> **Records to use**
▼

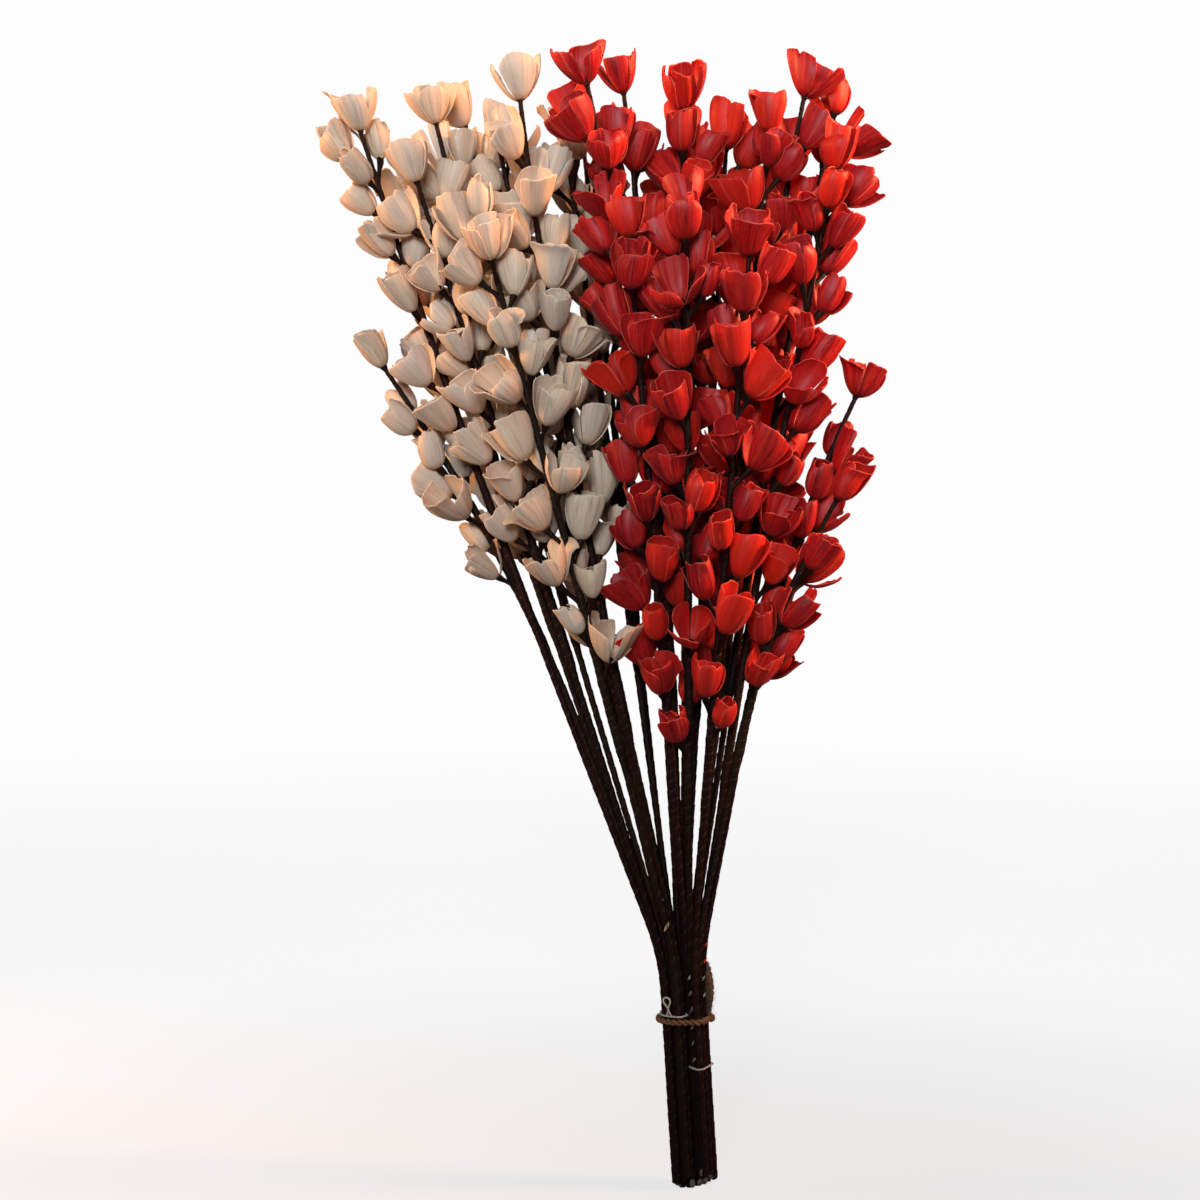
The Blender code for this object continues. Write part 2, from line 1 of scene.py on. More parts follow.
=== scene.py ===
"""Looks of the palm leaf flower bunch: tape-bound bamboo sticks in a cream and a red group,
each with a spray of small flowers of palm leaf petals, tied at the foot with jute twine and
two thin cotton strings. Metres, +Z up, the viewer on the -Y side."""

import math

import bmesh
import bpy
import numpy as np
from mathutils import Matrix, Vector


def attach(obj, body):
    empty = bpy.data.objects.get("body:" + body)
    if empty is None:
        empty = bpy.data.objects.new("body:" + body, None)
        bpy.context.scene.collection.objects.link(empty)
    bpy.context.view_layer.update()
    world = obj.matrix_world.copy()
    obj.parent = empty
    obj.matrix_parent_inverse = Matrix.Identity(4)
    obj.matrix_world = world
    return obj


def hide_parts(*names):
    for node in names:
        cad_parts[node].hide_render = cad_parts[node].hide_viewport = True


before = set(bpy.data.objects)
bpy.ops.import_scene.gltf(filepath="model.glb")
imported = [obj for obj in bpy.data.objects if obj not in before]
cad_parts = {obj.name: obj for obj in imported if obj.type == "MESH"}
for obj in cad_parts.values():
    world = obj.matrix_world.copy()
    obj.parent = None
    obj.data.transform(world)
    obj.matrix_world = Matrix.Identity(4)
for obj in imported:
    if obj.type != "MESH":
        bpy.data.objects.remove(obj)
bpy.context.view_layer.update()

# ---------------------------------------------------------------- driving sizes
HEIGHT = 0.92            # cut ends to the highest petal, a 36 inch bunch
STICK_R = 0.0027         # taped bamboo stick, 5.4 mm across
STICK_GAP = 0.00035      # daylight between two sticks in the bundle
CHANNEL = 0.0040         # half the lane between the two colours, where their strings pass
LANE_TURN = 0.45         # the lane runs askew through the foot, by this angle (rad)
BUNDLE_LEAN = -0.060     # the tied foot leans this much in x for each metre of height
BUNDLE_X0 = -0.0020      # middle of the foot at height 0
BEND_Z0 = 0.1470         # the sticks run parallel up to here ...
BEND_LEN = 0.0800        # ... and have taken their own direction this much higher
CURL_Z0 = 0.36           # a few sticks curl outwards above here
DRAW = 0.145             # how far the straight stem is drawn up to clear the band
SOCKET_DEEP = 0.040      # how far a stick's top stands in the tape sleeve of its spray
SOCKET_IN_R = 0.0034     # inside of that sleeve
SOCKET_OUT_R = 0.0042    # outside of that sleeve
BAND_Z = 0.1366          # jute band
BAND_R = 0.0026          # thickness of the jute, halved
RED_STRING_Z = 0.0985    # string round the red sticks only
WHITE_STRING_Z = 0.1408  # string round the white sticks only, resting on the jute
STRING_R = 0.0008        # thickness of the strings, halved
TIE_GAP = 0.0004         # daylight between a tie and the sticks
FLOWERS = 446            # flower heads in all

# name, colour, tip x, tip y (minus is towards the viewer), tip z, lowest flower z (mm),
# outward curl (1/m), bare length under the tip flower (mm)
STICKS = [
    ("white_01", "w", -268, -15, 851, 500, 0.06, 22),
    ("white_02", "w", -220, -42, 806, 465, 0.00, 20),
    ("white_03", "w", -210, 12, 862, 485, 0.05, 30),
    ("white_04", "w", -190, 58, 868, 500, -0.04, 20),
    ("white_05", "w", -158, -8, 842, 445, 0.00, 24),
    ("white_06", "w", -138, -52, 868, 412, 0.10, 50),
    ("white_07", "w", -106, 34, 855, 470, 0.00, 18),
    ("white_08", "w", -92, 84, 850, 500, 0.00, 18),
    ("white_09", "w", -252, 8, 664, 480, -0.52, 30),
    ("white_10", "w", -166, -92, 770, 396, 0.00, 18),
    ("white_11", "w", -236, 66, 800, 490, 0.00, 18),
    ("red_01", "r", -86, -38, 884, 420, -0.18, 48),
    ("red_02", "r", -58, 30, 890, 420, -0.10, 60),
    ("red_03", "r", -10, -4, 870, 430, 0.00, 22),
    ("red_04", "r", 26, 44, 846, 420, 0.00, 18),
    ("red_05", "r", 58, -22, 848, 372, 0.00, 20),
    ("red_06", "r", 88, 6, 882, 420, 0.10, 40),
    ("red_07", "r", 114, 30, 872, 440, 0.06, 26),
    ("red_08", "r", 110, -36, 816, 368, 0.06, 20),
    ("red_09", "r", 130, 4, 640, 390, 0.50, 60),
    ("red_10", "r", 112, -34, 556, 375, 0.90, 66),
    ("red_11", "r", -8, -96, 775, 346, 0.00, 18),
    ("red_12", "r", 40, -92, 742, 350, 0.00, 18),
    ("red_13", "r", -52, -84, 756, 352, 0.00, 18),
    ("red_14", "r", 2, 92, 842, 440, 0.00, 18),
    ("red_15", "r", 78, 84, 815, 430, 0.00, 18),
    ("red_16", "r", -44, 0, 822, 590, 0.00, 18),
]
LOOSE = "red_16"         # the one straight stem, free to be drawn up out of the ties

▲
▼

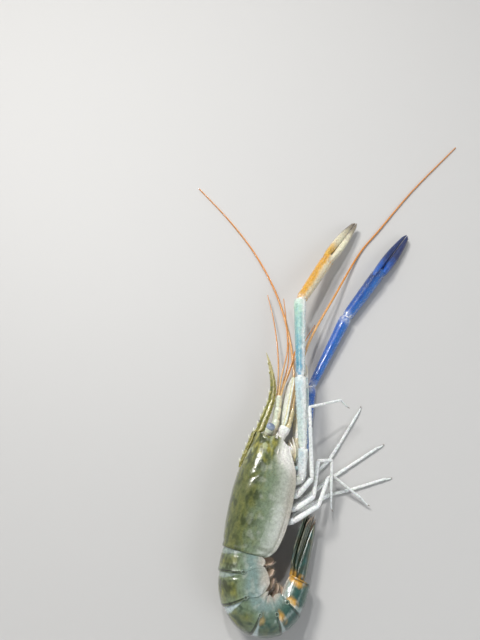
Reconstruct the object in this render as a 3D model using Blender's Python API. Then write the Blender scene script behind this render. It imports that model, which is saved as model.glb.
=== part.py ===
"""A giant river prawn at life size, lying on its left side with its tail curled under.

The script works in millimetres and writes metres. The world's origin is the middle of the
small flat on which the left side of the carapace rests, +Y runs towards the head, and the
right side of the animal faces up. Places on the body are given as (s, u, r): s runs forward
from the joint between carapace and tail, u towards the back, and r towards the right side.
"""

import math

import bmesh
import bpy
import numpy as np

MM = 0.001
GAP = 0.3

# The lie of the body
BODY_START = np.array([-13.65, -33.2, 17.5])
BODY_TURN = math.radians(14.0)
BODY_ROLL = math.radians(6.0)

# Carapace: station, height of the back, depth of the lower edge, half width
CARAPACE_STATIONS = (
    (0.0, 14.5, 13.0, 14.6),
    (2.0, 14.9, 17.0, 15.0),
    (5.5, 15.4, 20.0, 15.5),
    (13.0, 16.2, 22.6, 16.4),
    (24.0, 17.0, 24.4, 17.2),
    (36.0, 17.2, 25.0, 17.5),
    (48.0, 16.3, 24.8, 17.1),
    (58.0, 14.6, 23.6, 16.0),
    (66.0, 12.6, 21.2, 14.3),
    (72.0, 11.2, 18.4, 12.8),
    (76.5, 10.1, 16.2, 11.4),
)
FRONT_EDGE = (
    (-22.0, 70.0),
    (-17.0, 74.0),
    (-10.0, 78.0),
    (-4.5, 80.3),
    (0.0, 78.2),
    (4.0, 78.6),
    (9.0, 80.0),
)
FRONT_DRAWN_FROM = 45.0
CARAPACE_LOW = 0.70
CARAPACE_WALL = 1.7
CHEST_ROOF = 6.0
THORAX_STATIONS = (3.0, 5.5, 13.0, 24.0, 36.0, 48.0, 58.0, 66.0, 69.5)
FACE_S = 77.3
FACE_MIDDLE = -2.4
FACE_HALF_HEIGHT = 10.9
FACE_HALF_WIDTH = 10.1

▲

> **Written problem**
From the listing above, output exactly the run of lines that starts with the line containing "Reconstruct the object" and ends with the line containing "tail curled under.".

> **The answer**
Reconstruct the object in this render as a 3D model using Blender's Python API. Then write the Blender scene script behind this render. It imports that model, which is saved as model.glb.
=== part.py ===
"""A giant river prawn at life size, lying on its left side with its tail curled under.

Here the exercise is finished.